Format A namespace table is essentialy a variable length list of namespace table entries, where each entry is the pair of a namespace ID and the offset in bytes of the end of that namespace in the raw payload.
Field | Size (bytes) |
Number of entries | 4 |
Entry 0 namespace ID | 4 |
Entry 0 offset | 4 |
Entry 1 namespace ID | 4 |
Entry 1 offset | 4 |
... | ... |
The first field indicates the number n of entries in the table as a little-endian unsigned integer. If the entire table length is smaller than 4 bytes then the missing bytes are zero-padded.
The remaining fields encode table entries. Each entry consumes exactly 8 bytes. The number n could be anything, including a number much larger than the number of entries that could fit in the namespace table. As such, the actual number of entries in the table is defined as the minimum of n and the maximum number of whole entries that could fit in the table, which is
The first 4 bytes of each table entry indicate the namespace ID for this entry. Any table entry whose namespace ID is a duplicate of a previous entry is ignored. The next 4 bytes of each table entry indicate the offset of the end of the namespace in the raw payload. This is a little-endian unsigned integer.
Interpretation The primary operation on the namespace table is to extract the range in the raw payload of the bytes corresponding to a given namespace N. For this, one needs both the start and end offsets for N. The end offset is encoded explicitly in the table entry for N, but the start offset is defined implicitly:
If N occupies the ith entry in the namespace table for i > 0, then the start offset for N is defined as the end offset of the i − 1th entry.
Even if the i − 1th entry would otherwise be ignored (due to a duplicate namespace ID or any other reason), that entry’s end offset still defines the start offset of N. This rule guarantees that both start and end offsets for any namespace N can be read from a constant-size byte range in the namespace table, and it eliminates the need to traverse an unbounded number of previous entries of the namespace table looking for a previous non-ignored entry.
The start offset of the 0th entry in the table is defined to be 0.
The start and end offsets as defined by the namespace table, nsStart and nsEnd, could be anything.

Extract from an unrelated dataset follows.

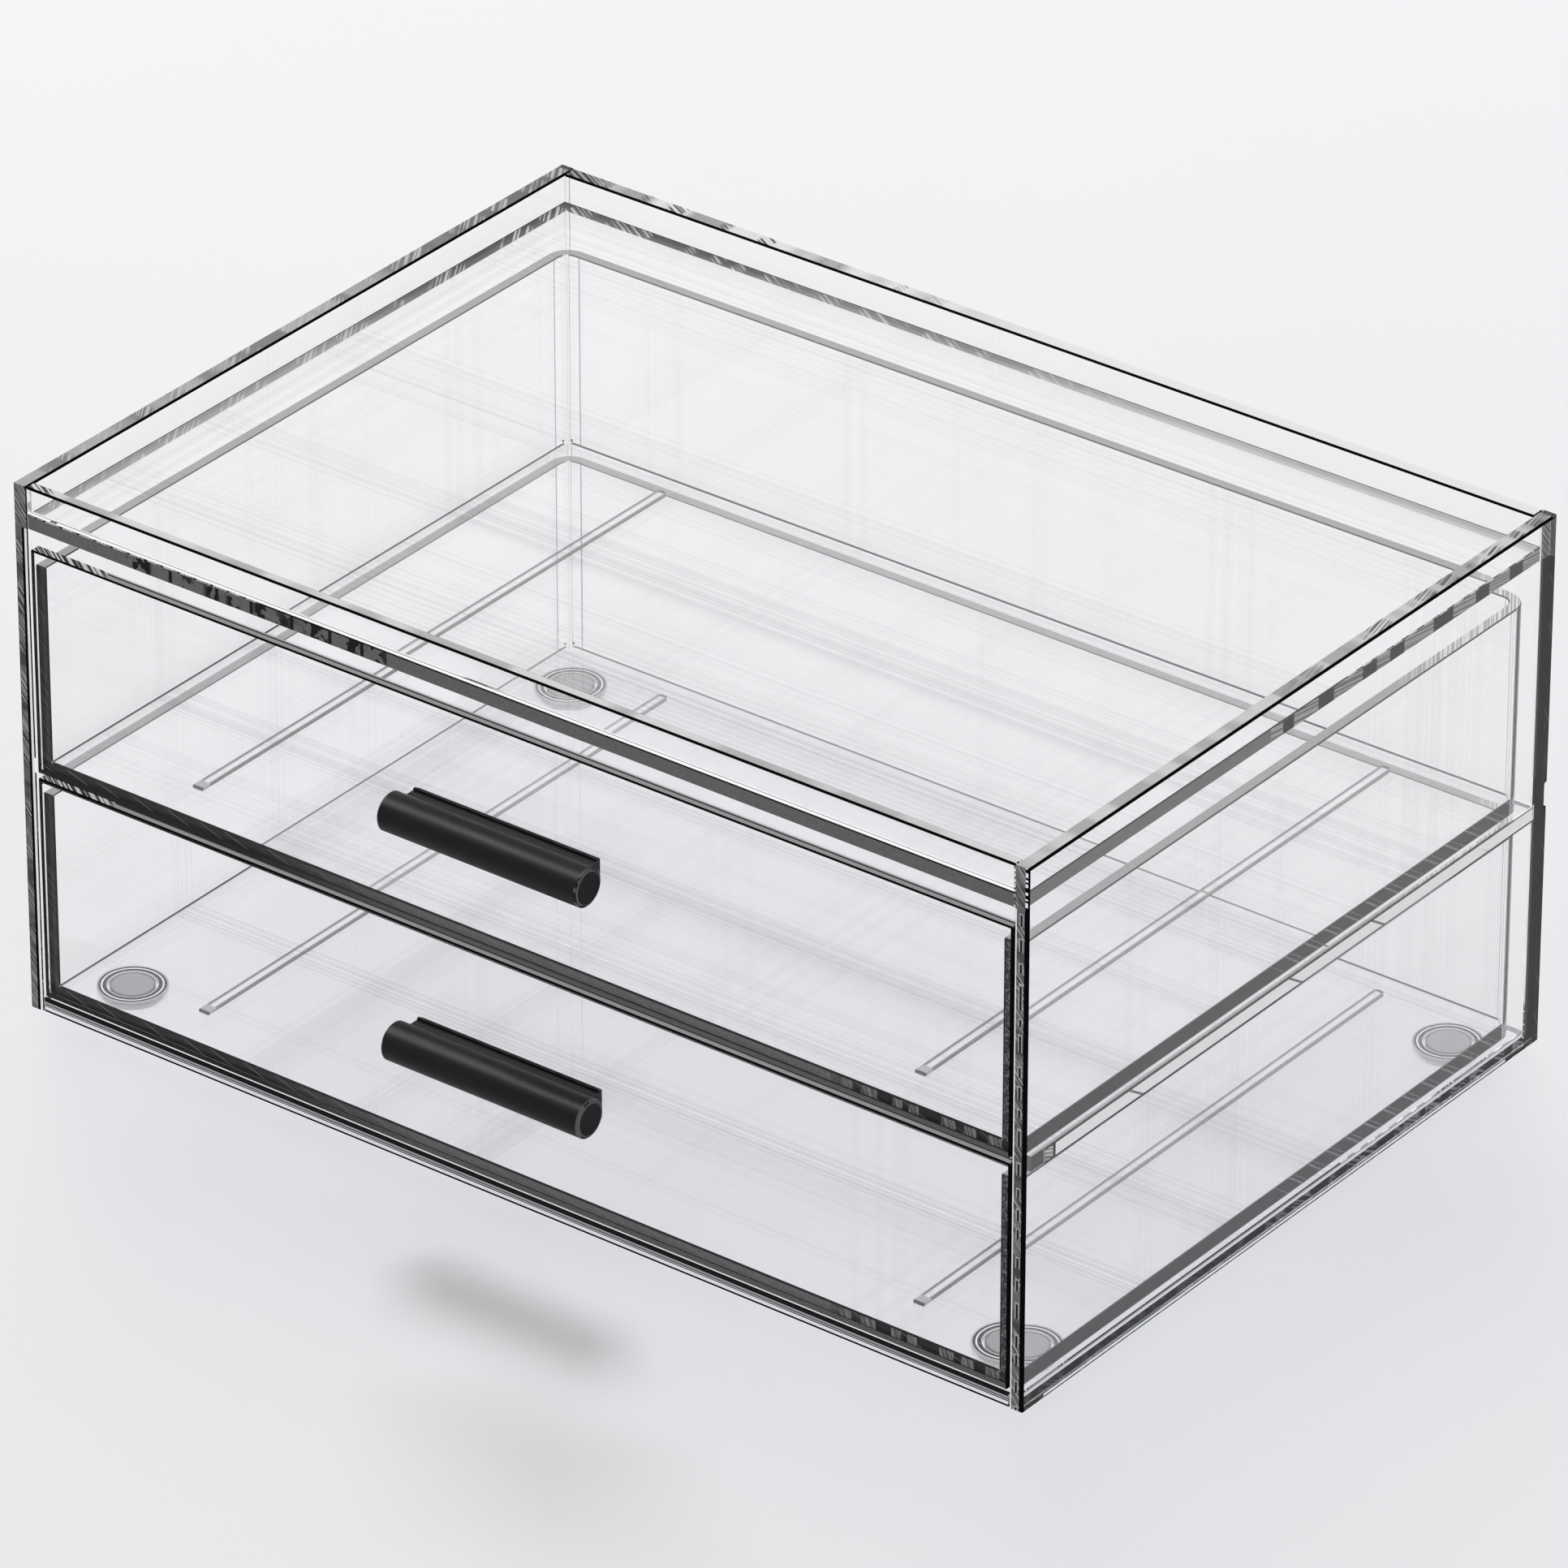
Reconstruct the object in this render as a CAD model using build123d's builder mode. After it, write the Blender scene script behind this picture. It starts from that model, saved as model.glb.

As such, the actual start and end offsets, start and end, are defined so as to ensure that the byte range is well-defined and in-bounds for the raw payload:
end = min(nsEnd,len(rawPayloadBytes))
start = min(nsStart,end)
Note that this dependece on the length of the raw payload means the namespace table cannot be directly interpreted on its own. To make sense of the namespace table, you need the raw payload, or at least its length. Thus, these two objects are tightly coupled parts of the same overall object: a block payload.
It is possible that a maliciously encoded namespace table could leave bytes at the end of the raw payload which are not included in any namespace. This is not a problem, but an honestly encoded namespace table will not do this; the end offset of the final namespace will equal the byte length of the raw payload.

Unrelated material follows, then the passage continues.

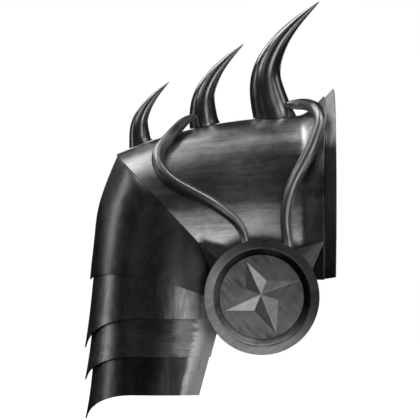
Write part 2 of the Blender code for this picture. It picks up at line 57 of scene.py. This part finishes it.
# Studio lights: name, turn from the front toward the neck side and lift in degrees, width,
# height and glow
LIGHTS = (
    ("left_strip", -94.0, 4.0, 0.26, 1.60, 1.0),
    ("left_high", -90.0, 62.0, 0.56, 0.56, 3.6),
    ("left_front_top", -45.0, 62.0, 0.48, 0.48, 0.6),
    ("left_front_high", -60.0, 37.0, 0.48, 0.48, 1.25),
    ("left_back_top", -135.0, 62.0, 0.48, 0.48, 2.3),
    ("left_back_high", -134.0, 37.0, 0.50, 0.50, 3.3),
    ("top", 0.0, 86.0, 0.48, 0.48, 1.05),
    ("right_top", 45.0, 62.0, 0.48, 0.48, 3.2),
    ("front_high_left", -30.0, 37.0, 0.48, 0.48, 0.30),
    ("front_high_right", 30.0, 37.0, 0.48, 0.48, 0.80),
    ("right_high", 60.0, 37.0, 0.48, 0.48, 1.5),
    ("front_right", 28.0, 12.0, 0.60, 0.48, 1.4),
    ("left_front", -49.0, -1.0, 0.40, 0.40, 0.12),
    ("front_low_right", 24.0, -12.0, 0.48, 0.48, 0.95),
    ("right_low", 54.0, -14.0, 0.48, 0.48, 0.6),
    ("right_side", 95.0, 25.0, 0.40, 0.40, 0.9),
    ("front_middle", 0.0, 5.0, 0.60, 0.26, 0.55),
    ("front_low", 0.0, -12.0, 0.48, 0.48, 0.75),
    ("floor_front", 0.0, -31.0, 0.60, 0.90, 1.9),
    ("back_right", 154.0, -12.0, 0.90, 0.90, 1.5),
)
LIGHT_AIM = Vector((0.0, 0.0, -0.08))
LIGHT_DISTANCE = 1.7
WORLD_GREY = 0.02

# Finish of each steel: dark tone, light tone, roughness, how far the mottle changes it, strength
# of the relief, turn of the grain in degrees about X, Y and Z, and how many times longer than wide
# the grain is. The tones are partly painted light and shade: pieces of one steel get lighter and
# darker copies of it, such as the two tubes and the three lames
FINISHES = {
    "cap_steel": (0.27, 0.60, 0.33, 0.05, 0.04, (0, 3, 0), 6.0),
    "collar_steel": (0.15, 0.25, 0.52, 0.06, 0.04, (0, 90, 0), 7.0),
    "arm_steel": (0.37, 0.78, 0.33, 0.06, 0.04, (0, 50, 0), 6.0),
    # The three lames are one steel, with tones set one by one as painted light and shade, the
    # lower lame darkest
    "lame_upper_steel": (0.36, 0.84, 0.33, 0.06, 0.04, (0, 90, 0), 6.0),
    "lame_middle_steel": (0.35, 0.88, 0.34, 0.06, 0.04, (0, 0, 0), 6.0),
    "lame_lower_steel": (0.22, 0.50, 0.33, 0.06, 0.04, (0, 90, 0), 6.0),
    "horn_steel": (0.36, 0.46, 0.235, 0.02, 0.01, (0, 80, 0), 8.0),
    # The two tubes are one steel, darker on the left and lighter on the right as painted shade and
    # light
    "tube_left_steel": (0.35, 0.43, 0.33, 0.03, 0.01, (0, 90, 0), 6.0),
    "tube_right_steel": (0.48, 0.58, 0.33, 0.03, 0.01, (0, 90, 0), 6.0),
    "rim_steel": (0.27, 0.64, 0.38, 0.08, 0.04, (0, 35, 0), 3.0),
    "backing_steel": (0.11, 0.21, 0.38, 0.08, 0.04, (0, 35, 0), 3.0),
    "dial_steel": (0.12, 0.42, 0.38, 0.08, 0.04, (0, -50, 0), 8.0),
    "star_steel": (0.54, 0.86, 0.38, 0.06, 0.03, (0, 40, 0), 8.0),
}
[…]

It is also possible that a maliciously encoded namespace table could define two distinct namespaces whose byte ranges overlap. This is okay; if a malicious proposer wants to define their block this way, they can. But in an honestly encoded namespace table, all namespaces will be consecutive and disjoint.

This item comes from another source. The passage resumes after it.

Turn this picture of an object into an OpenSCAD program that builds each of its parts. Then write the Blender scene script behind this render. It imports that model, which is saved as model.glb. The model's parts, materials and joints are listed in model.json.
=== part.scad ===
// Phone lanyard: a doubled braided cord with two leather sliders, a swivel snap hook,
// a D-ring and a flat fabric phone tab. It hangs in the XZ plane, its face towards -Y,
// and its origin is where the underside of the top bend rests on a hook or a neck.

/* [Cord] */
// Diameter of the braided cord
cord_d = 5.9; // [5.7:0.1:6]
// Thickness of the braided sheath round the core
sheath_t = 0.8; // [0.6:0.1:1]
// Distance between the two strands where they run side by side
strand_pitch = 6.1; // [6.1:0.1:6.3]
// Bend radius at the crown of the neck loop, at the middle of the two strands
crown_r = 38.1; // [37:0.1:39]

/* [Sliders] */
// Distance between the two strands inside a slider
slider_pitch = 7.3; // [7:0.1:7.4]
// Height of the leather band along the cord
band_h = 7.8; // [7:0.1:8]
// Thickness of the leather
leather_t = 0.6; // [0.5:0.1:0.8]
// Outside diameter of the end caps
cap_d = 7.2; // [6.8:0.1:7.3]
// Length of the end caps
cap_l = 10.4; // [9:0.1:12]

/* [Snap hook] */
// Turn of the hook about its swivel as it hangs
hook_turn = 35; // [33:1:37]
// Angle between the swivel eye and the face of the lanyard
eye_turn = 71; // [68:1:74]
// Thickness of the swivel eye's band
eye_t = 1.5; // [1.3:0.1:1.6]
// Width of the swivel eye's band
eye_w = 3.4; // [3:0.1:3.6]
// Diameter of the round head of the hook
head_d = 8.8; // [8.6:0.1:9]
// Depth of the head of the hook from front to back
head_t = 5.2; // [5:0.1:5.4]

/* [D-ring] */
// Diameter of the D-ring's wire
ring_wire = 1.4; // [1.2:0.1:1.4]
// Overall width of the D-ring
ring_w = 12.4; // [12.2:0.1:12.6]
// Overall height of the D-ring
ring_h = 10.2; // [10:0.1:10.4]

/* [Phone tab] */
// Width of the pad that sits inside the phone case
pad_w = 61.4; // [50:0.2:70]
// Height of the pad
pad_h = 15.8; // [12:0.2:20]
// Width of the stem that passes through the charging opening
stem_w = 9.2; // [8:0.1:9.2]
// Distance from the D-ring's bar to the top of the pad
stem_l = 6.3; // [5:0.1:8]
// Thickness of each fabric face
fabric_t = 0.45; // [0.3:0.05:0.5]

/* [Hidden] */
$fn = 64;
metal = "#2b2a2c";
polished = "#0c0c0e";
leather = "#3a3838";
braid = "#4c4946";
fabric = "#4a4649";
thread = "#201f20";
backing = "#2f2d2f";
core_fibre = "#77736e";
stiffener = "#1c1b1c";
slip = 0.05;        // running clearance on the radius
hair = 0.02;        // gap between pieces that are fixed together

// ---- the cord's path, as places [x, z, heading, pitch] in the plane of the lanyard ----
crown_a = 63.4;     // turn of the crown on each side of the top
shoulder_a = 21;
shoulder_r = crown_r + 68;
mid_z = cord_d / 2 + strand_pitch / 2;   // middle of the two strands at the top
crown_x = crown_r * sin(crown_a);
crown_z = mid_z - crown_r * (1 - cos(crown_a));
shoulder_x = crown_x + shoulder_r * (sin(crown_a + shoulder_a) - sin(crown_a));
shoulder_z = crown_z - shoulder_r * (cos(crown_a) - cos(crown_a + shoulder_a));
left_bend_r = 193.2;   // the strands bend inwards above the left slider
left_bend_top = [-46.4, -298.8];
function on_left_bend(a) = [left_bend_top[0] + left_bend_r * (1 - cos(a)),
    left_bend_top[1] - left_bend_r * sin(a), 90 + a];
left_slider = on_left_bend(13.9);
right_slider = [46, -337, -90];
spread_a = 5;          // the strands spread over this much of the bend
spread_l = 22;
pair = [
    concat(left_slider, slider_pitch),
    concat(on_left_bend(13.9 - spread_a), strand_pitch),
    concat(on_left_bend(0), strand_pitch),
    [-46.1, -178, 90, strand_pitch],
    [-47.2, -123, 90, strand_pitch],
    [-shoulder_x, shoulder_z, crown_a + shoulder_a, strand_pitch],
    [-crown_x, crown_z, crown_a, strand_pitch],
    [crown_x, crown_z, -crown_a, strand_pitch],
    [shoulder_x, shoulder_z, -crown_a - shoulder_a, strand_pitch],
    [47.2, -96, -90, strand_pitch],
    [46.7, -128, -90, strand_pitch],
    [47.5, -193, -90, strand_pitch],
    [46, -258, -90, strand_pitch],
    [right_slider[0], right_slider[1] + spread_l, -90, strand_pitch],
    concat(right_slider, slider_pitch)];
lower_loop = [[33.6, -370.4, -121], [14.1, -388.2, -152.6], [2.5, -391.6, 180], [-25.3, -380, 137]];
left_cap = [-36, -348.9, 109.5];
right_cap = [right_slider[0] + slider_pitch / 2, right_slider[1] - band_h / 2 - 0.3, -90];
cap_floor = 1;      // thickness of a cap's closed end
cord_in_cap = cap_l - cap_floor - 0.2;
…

The raw payload is a simple concatenation of namespace payloads. The boundaries of these namespace payloads within the raw payload are defined externally by the Namespace Table, so no extra top-level metadata is needed.
Each individual namespace payload is encoded as two concatenated byte sequences:
Transaction Table A transaction table is essentialy a variable length list of transaction table entries, where each entry is the offset in bytes of the end of that transaction in the transaction payloads section of the namespace payload.
Field | Size (bytes) |
Number of entries | 4 |
Transaction 0 offset | 4 |
Transaction 1 offset | 4 |
... | ... |
The first field indicates the number n of entries in the table as a little-endian unsigned integer. If the entire namespace payload byte length is smaller than 4 bytes then the missing bytes are zero-padded.
The remaining fields encode table entries. Each entry consumes exactly 4 bytes. The number n could be anything, including a number much larger than the number of entries that could fit in the namespace payload. As such, the actual number of entries in the table is defined as the minimum of n and the maximum number of whole entries that could fit in the namespace payload, which is
Transaction Payloads The transaction payloads consist of any bytes in the namespace payload beyond the transaction table. In order to extract the payload bytes of a single transaction T, one needs both the start and end offsets for T. The end offset can be read directly from the transaction table. The start offset is defined implicitly:
If T occupies the ith entry in the transaction table for i > 0, then the start offset for T is defined as the end offset of the i − 1th entry in the table.
The start offset of the 0th entry in the table is defined to be 0.
Thus, both start and end offsets for any transaction T can be read from a contiguous, constant-size byte range in the transaction table. This property facilitates transaction proofs.
The start and end offsets as defined by the transaction table, txStart and txEnd, could be anything. As such, the actual start and end offsets, start and end, are defined so as to ensure that the byte range is well-defined and in-bounds for the transaction payloads section:
end = min(txEnd,len(nsPayloadBytes) − len(txTableBytes))
start = min(txStart,end)
To get the byte range for T relative to the namespace payload, the range
start..end
is translated by the byte length of the transaction table as declared in the
table itself, suitably truncated to fit within the namespace payload. If the transaction
table declares a huge number of entries that cannot fit into the namespace payload
then all transactions in this namespace have a zero-length byte range whose
start and end offsets are both equal to the byte length of the namespace
payload.
It is possible that a maliciously encoded transaction table could leave bytes at the end of the namespace payload which are not included in any transaction. This is not a problem, but an honestly encoded transaction table will not do this; the end offset of the final transaction will equal the byte length of the transaction payloads section.
It is also possible that a maliciously encoded transaction table could define two distinct transactions whose byte ranges overlap. This is okay; if a malicious proposer wants to define their block this way, they can. But in an honestly encoded transaction table, all transactions will be consecutive and disjoint.